We started drinking beer and just hanging out. I felt safe and was having a good time.
At some point my friend said she was tired and was going to go to bed. I felt the same, and was planning on crashing on the couch. Earlier in the evening I had seen one person that I new, who lived in the town that I lived in. I thought, cool.. I know three people now, my friend I came with, and her friend, and now this person….As I was getting ready to try to lay down and sleep, this person, man, asked me if I was coming with him. I thought, ok, he’s got a better place than the couch to sleep, and assumed with much naïveté that was what was going to happen.
We went to a bedroom to the back and he said that there was a makeshift bed on the floor at the end of a water bed that I could sleep on. I thought, cool… the rest of the crew was still partying and it was quieter in here. So I laid down.
Then he laid down next to me. I asked him what he was doing, and he said he was going to sleep here with me because it was quieter. I thought, well, ok. I knew the guy, nothing was going to happen, and the place was crowded with people. Male and females can sleep in the same bed together as friends and not do anything. That is what I thought at the time.
The next few minutes are traumatic. Traumatic to even think about, remember, and feel. He quickly started groping me, grabbing my breasts roughly and trying to kiss me. I told him no, that I didn’t want to do that and he said, “I won’t do anything, we’ll just snuggle”. Something in my mind realized that I was in trouble.
At this point he was on top of me, and had my arms and hands pinned down. I struggled to get away but could not over power him. He then held me down, and somehow got my jeans and my panties off, and forced his penis inside of my vagina, all the while holding me so I could not get away. I kept saying “No, I don’t want to, Stop, No”. But he told me to be quiet and just “relax”.
There was a point in time where my mind left my body, and I went into a dissociative state. I stopped fighting him, and checked out. What he was doing to me was rape, and somewhere in my mind I knew that.
I was a virgin. I lost my virginity to rape. I lost my virginity to rape. I say that twice because this was not what I was told how sex should be, and part of me is still angry, and sad about it. But because of my other traumas, issues, inability to recognize what “things” were about, this is how it happened.

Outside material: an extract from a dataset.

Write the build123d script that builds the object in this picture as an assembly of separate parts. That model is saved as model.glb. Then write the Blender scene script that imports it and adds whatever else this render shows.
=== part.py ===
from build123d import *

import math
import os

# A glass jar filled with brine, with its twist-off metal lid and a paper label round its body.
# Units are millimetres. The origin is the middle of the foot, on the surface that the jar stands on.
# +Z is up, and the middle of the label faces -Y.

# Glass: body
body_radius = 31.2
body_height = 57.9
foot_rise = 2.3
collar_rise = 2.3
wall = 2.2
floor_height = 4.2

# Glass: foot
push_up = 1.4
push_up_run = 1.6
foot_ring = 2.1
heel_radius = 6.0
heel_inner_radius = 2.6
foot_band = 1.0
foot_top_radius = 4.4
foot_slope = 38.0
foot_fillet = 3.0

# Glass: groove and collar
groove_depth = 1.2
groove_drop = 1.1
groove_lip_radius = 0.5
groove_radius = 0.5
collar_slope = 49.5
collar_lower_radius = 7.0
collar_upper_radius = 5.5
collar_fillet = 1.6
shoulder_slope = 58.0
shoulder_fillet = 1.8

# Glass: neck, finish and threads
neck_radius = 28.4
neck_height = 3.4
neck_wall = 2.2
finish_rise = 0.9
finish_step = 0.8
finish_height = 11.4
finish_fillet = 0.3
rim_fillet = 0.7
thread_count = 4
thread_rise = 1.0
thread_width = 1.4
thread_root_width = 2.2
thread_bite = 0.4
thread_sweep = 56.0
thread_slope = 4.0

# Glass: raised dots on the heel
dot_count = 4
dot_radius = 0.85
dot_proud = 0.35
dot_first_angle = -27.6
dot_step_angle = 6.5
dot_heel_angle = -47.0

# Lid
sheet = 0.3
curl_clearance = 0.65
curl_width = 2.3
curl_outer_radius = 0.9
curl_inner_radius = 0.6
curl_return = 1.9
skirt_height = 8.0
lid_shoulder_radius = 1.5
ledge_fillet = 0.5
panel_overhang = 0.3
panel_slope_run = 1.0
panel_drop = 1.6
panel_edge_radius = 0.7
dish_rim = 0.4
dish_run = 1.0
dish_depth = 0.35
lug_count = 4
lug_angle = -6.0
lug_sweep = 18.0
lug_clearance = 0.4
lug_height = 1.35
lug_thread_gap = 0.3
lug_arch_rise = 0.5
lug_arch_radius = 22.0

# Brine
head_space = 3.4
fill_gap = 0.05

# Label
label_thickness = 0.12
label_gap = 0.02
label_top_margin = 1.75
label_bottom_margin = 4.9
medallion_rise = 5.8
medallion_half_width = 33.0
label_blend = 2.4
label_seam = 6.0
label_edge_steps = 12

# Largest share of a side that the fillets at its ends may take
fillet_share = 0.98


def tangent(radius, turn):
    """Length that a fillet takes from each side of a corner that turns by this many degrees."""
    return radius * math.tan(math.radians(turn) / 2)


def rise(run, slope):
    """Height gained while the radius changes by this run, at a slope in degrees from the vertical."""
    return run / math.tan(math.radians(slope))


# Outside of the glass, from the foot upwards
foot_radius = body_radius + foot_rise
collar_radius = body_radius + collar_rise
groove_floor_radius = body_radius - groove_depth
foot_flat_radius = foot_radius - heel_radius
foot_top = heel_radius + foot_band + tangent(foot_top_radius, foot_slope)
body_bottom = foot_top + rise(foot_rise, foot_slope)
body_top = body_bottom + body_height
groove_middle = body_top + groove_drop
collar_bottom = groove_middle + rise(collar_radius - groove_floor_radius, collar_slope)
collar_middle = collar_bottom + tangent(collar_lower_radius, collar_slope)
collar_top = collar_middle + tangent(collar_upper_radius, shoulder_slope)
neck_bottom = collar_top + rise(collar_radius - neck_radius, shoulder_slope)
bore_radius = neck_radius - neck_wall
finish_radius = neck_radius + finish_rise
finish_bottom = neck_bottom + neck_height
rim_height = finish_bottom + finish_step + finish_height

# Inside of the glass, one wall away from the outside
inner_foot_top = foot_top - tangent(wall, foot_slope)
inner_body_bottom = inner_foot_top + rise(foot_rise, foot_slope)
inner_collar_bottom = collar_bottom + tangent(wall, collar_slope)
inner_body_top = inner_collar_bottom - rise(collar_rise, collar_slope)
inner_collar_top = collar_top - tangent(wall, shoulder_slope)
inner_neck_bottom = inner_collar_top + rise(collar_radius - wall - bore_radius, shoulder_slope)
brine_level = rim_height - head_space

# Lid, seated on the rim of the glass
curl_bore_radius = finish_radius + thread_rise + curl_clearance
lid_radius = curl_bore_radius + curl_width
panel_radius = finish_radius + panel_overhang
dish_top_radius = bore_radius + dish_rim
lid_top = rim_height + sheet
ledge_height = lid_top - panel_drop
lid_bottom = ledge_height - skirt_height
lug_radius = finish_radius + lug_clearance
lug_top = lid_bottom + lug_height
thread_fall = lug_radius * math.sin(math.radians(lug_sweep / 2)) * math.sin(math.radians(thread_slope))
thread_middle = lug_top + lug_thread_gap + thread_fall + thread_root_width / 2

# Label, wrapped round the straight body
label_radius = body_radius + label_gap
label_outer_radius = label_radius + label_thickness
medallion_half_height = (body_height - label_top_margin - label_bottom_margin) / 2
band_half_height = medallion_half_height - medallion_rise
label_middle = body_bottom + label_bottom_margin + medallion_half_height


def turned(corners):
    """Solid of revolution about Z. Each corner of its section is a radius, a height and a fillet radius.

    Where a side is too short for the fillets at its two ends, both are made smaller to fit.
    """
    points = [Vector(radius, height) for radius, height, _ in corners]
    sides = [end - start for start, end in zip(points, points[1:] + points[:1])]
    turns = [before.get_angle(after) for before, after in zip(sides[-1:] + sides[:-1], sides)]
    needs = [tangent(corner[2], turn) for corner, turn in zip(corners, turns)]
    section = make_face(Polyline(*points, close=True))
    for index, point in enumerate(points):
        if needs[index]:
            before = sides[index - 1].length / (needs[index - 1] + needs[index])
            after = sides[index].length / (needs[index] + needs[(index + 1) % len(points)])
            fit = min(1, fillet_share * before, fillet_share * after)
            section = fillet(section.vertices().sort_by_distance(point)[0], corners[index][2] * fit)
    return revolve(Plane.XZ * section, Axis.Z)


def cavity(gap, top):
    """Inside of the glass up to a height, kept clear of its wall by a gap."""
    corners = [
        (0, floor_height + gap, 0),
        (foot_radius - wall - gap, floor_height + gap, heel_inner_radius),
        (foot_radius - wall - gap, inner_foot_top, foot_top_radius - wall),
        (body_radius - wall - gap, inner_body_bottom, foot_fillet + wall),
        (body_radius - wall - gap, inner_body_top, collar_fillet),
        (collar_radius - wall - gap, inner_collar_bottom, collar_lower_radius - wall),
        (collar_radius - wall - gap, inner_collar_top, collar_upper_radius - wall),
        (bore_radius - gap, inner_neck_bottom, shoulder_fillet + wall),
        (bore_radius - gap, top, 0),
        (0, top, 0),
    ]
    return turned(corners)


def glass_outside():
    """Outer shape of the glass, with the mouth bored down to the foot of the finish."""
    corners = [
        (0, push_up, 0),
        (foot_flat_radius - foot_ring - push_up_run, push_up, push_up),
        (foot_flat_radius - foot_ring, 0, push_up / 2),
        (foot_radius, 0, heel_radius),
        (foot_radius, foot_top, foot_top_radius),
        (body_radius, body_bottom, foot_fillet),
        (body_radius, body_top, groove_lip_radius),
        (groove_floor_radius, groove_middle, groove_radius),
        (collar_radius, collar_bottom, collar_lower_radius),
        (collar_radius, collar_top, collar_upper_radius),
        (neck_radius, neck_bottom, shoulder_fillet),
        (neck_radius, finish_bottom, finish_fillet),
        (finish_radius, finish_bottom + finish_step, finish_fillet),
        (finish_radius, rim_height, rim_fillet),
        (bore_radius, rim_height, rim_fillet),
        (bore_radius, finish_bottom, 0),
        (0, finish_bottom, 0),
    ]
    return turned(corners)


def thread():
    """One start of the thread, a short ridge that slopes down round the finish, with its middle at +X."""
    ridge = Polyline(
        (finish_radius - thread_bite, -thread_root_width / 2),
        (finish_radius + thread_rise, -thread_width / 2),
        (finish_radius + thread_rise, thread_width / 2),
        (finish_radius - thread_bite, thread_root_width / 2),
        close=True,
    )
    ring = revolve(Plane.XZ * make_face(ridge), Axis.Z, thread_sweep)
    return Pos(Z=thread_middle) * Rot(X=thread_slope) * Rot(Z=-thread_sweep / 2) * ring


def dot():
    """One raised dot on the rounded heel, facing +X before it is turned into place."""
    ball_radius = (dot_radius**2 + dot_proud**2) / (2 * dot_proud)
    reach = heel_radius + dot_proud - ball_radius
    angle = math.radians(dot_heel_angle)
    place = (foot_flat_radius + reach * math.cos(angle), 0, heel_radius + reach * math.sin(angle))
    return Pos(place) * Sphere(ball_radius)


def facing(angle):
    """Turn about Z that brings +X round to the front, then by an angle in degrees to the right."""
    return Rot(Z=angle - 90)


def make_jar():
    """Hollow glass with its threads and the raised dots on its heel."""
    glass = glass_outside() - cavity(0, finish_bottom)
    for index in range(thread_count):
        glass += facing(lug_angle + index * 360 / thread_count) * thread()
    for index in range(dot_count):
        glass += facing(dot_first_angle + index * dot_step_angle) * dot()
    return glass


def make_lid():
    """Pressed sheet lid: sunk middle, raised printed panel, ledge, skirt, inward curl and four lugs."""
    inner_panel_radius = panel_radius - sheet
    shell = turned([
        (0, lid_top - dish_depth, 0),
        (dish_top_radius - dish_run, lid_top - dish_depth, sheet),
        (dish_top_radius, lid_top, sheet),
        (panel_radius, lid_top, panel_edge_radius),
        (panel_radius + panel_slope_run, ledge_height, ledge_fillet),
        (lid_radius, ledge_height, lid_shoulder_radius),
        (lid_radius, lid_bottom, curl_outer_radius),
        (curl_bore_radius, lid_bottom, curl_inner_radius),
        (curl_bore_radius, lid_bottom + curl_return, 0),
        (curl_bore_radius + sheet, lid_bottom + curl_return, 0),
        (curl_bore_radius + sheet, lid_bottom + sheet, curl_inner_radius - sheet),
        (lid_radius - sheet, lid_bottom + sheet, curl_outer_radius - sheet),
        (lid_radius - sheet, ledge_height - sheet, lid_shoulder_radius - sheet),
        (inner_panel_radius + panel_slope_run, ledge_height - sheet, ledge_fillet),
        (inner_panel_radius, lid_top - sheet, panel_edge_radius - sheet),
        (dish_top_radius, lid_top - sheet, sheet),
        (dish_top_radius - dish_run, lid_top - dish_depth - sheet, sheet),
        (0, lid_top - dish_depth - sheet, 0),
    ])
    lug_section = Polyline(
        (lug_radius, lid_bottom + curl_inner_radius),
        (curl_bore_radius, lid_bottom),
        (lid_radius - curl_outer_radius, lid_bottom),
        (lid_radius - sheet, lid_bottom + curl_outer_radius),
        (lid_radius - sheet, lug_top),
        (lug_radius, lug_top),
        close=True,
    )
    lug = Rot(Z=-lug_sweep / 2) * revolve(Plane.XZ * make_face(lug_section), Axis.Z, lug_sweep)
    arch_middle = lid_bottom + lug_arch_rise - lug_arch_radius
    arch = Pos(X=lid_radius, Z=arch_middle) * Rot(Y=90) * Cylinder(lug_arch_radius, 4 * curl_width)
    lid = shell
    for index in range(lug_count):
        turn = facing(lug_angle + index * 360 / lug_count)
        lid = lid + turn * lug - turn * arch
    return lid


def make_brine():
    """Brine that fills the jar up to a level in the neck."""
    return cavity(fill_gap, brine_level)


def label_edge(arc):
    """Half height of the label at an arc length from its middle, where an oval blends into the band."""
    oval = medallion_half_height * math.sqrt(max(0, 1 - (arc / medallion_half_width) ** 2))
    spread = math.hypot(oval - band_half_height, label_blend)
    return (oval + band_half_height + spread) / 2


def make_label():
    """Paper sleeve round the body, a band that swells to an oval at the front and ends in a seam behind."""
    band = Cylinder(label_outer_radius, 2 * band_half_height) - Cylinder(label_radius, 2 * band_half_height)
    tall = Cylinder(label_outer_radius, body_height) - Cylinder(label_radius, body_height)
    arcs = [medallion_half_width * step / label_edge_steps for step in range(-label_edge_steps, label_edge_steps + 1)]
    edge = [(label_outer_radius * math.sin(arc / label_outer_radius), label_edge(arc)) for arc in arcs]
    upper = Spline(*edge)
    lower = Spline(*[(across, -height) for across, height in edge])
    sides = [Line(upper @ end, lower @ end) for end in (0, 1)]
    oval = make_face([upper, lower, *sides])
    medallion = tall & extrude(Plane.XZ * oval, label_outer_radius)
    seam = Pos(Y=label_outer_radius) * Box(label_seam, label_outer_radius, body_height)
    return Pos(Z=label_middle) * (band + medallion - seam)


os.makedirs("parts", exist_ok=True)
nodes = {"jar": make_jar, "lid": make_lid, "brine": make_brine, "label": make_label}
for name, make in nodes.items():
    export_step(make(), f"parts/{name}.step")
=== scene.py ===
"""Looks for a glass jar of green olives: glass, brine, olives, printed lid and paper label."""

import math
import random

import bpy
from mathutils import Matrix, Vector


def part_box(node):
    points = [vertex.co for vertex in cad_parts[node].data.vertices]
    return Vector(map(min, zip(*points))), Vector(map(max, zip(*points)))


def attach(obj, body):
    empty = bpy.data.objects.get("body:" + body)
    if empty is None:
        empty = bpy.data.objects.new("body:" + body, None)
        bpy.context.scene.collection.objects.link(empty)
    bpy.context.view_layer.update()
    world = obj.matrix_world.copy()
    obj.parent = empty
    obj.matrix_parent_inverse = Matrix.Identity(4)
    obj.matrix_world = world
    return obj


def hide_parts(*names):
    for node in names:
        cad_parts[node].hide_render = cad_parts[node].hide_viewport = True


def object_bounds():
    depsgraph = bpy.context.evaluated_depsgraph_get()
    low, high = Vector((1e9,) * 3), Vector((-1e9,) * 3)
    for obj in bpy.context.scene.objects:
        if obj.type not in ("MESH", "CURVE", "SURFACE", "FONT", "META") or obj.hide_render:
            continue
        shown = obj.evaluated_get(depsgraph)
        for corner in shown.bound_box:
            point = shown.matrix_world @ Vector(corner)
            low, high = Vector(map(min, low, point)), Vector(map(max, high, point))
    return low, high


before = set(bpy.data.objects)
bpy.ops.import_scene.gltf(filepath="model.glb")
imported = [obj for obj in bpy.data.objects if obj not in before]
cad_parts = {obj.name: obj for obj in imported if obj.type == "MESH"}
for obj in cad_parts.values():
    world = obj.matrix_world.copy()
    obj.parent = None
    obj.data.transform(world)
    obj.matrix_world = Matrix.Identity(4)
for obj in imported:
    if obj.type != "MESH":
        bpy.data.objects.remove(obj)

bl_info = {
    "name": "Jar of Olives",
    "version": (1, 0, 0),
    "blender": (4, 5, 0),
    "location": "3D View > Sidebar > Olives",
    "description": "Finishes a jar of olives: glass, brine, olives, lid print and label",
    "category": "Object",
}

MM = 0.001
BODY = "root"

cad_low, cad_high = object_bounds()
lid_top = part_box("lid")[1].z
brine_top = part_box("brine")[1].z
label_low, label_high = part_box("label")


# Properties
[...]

There is talk about fight or flight state, but there’s also a “freeze” state. It happens in animals as well, I’ve seen it with horses who have been abused when they can’t run, or fight, they freeze. This is what happened to me. I froze.
Here’s where the victim blaming kicked in. (Underlined link cited). I thought it was my fault because I had chosen to drive to Colorado and go to the party. I had not said “no” when he initially asked me to “come with me”. I thought it was my fault because I had drank some beers, but was far from drunk. I thought it was my fault period. And I made excuses for my self to self soothe at the time, because I didn’t know what else to do. I told my friend (who was a female, and who I had driven with) about it, but left out certain details, like how I kept telling him no, and that I didn’t want to do it. I made it sound like “I wanted it”. Deep down I felt like a failure, I felt violated, my body physically hurt, I had bruises on my arms and wrists. But I shared none of that.
Another way predators keep their victims in line; the man that did this to me would come around and continue to rape me. And I let him, because he was “nice” and he showed me attention, but only in the form of forcing me to have sex with him and telling me that it would ruin his life if I said anything. I was being groomed, and didn’t even know it.
It wasn’t until YEARS later that I was able to assimilate what had happened to me, and to forgive myself. It WAS NOT MY FAULT. I did not ask for it, and it was done against my will.
I lost my virginity to rape. I can never get that back. I can never recreate a loving relationship and have a do-over. It set the stage, along with other traumas, for many future dysfunctional relationships for me, and at least three other rapes. I had no idea how to love in a healthy way. Then I turned to substances when the emotional pain got to be too much, and my previous post (click here to read that post if you want) shared one of those occasions where unhealthy coping skills could have killed me.
I share this now because I understand the psychology behind the things that happened. I don’t feel like it was my fault anymore. The feelings of embarrassment, and shame do sneak in now and then, but I’m still human, still a work in progress. But it’s getting better.
I think my biggest message that I want to get across is this: It’s your body, and if anyone forces you to do something with it, against your will, especially any type of sexual act, you are not at fault. Forceable acts of violation against any human is not the victims fault. Male or female. And if you have been a victim of sexual abuse, or violence, please reach out and get help. The underlined will take you to one of many resources for help.
It can and does get better, with a good support network. I’ll post about mine later. My mind right now is exhausted.